While BART is one of the "most successful" new rail transit systems built in the past 50 years, it still costs taxpayers a fortune to operate and has a minimal impact on traffic. Of course the usual suspects fight almost every highway improvement proposed (adding a lane to I-80 between Vallejo and the Interchange just before the SF-O Bridge required 15 years of legislative and court battles. Naturally, the critics were "right" that "as soon as the lane is added, it will be congested" -- of course it was -- it TOOK 15 stupid years to build it -- long after it was desperately needed.

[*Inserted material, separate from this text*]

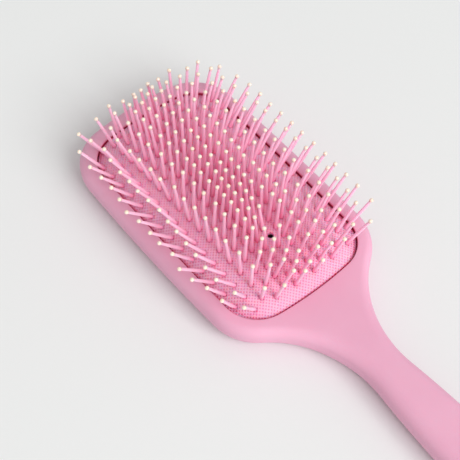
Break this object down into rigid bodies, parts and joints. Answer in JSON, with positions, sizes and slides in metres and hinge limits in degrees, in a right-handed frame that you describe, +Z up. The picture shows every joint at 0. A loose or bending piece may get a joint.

One of the common claims (of the anti-car crowd) is that "freeways create traffic." The idea is that opening new freeways to areas previously unserved will generate growth along those routes. This is TRUE if there is an economic incentive for development. But Interstate 70, starting in the middle of Utah, and continuing east across Colorado and Kansas (and other states) is a case in point. From the town of Green River, UT to Salina, UT, a distance of 110 miles, Interstate 70 has NO motorist services (and no real cities to serve along the route). The traffic counts have been very slow to grow, once the few commercial entities that found the route attractive worked it into their systems. The reason is that there is nothing there. (Except incredible scenery.) The point is, the thesis that "freeways create traffic" is demonstrably incorrect. Economic activity creates traffic. Highways either help economic activity grow ... or bury it in congestion. I note that the considerable congestion of the SF Bay Area (even worse that Portland's) has had a negative impact on both the quality of life (there) and on the cost of living (which is much higher).

I salute Martin Hash for his position, and I hope that he'll be able to stick to it once he is elected.